> **DATASET EXTRACT**:

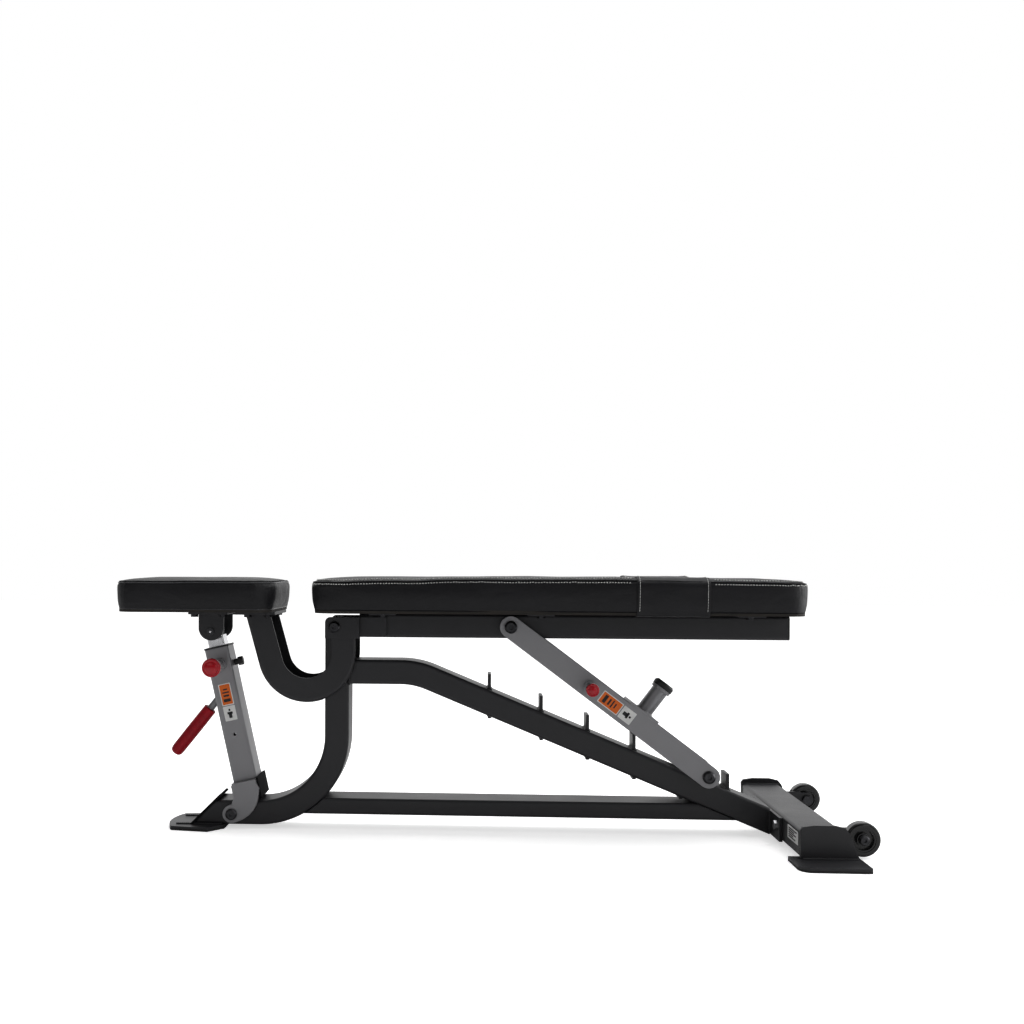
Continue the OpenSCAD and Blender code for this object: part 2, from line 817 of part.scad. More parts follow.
module support_arms() color("#a4a6aa")
    both_sides() difference() {
        translate([0, -arm_in - arm_t / 2, 0]) union() {
            on_arm(0) rotate([90, 0, 0]) cylinder(r = arm_w / 2, h = arm_t, center = true);
            on_arm(arm_len) rotate([90, 0, 0]) cylinder(r = arm_w / 2, h = arm_t, center = true);
            on_arm(0) translate([0, -arm_t / 2, -arm_w / 2]) cube([arm_len, arm_t, arm_w]);
        }
        on_arm(0) rotate([90, 0, 0]) cylinder(r = arm_bolt_r + fit, h = 80);
        on_arm(arm_len) rotate([90, 0, 0]) cylinder(r = arm_bolt_r + fit, h = 80);
        on_arm(arm_pin_s) rotate([90, 0, 0]) cylinder(r = housing_neck_r, h = 80);
    }

module arm_pivot_bolts() color("#8e9196") {
    cross_bar(arm_top, arm_bolt_r, -arm_in - arm_t - 0.3, arm_in + arm_t + 0.3);
    both_sides() button_head(arm_top, arm_head_r, arm_head_h, arm_in + arm_t + 0.3, -1);
}

module arm_cross_pin() color("#8e9196") {
    difference() {
        cross_bar(arm_low, cross_pin_r, -arm_in, arm_in);
        cross_bar(arm_low, arm_bolt_r - 0.5, -arm_in - 1, arm_in + 1);
    }
    cross_bar(arm_low, arm_bolt_r - 0.5, -arm_in - arm_t, arm_in + arm_t);
    both_sides() button_head(arm_low, arm_head_r, arm_head_h, arm_in + arm_t, -1);
}

module lift_handle() color("#9a9ca0") {
    on_arm(bridge_s) translate([-32, -arm_in - arm_t, arm_w / 2])
        cube([64, 2 * (arm_in + arm_t), 5]);
    on_arm(stub_s) translate([0, 0, arm_w / 2 + 4]) {
        cylinder(r = stub_r, h = stub_len);
        translate([0, 0, stub_len - 4]) cylinder(r = 19.5, h = 6);
    }
}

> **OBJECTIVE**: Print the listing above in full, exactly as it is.

> **TASK ANSWER**:
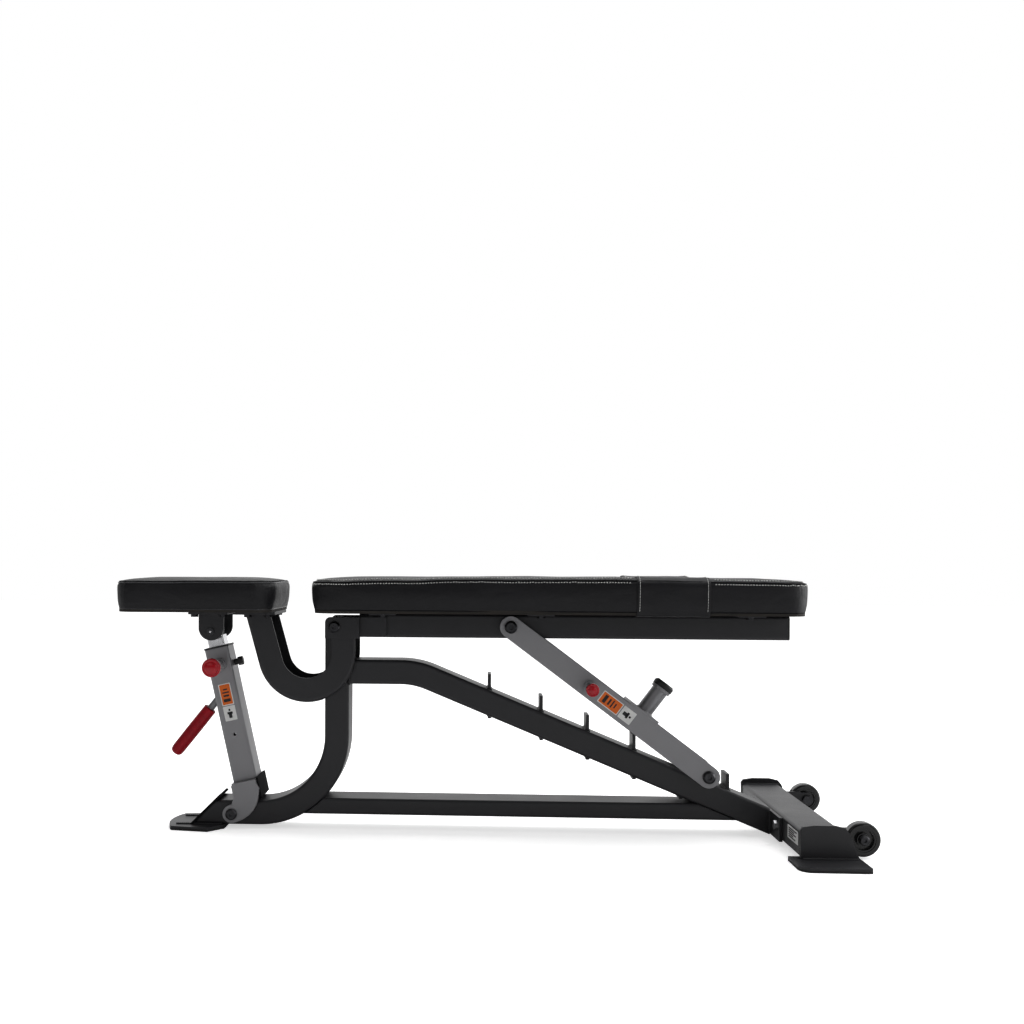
Continue the OpenSCAD and Blender code for this object: part 2, from line 817 of part.scad. More parts follow.
module support_arms() color("#a4a6aa")
    both_sides() difference() {
        translate([0, -arm_in - arm_t / 2, 0]) union() {
            on_arm(0) rotate([90, 0, 0]) cylinder(r = arm_w / 2, h = arm_t, center = true);
            on_arm(arm_len) rotate([90, 0, 0]) cylinder(r = arm_w / 2, h = arm_t, center = true);
            on_arm(0) translate([0, -arm_t / 2, -arm_w / 2]) cube([arm_len, arm_t, arm_w]);
        }
        on_arm(0) rotate([90, 0, 0]) cylinder(r = arm_bolt_r + fit, h = 80);
        on_arm(arm_len) rotate([90, 0, 0]) cylinder(r = arm_bolt_r + fit, h = 80);
        on_arm(arm_pin_s) rotate([90, 0, 0]) cylinder(r = housing_neck_r, h = 80);
    }

module arm_pivot_bolts() color("#8e9196") {
    cross_bar(arm_top, arm_bolt_r, -arm_in - arm_t - 0.3, arm_in + arm_t + 0.3);
    both_sides() button_head(arm_top, arm_head_r, arm_head_h, arm_in + arm_t + 0.3, -1);
}

module arm_cross_pin() color("#8e9196") {
    difference() {
        cross_bar(arm_low, cross_pin_r, -arm_in, arm_in);
        cross_bar(arm_low, arm_bolt_r - 0.5, -arm_in - 1, arm_in + 1);
    }
    cross_bar(arm_low, arm_bolt_r - 0.5, -arm_in - arm_t, arm_in + arm_t);
    both_sides() button_head(arm_low, arm_head_r, arm_head_h, arm_in + arm_t, -1);
}

module lift_handle() color("#9a9ca0") {
    on_arm(bridge_s) translate([-32, -arm_in - arm_t, arm_w / 2])
        cube([64, 2 * (arm_in + arm_t), 5]);
    on_arm(stub_s) translate([0, 0, arm_w / 2 + 4]) {
        cylinder(r = stub_r, h = stub_len);
        translate([0, 0, stub_len - 4]) cylinder(r = 19.5, h = 6);
    }
}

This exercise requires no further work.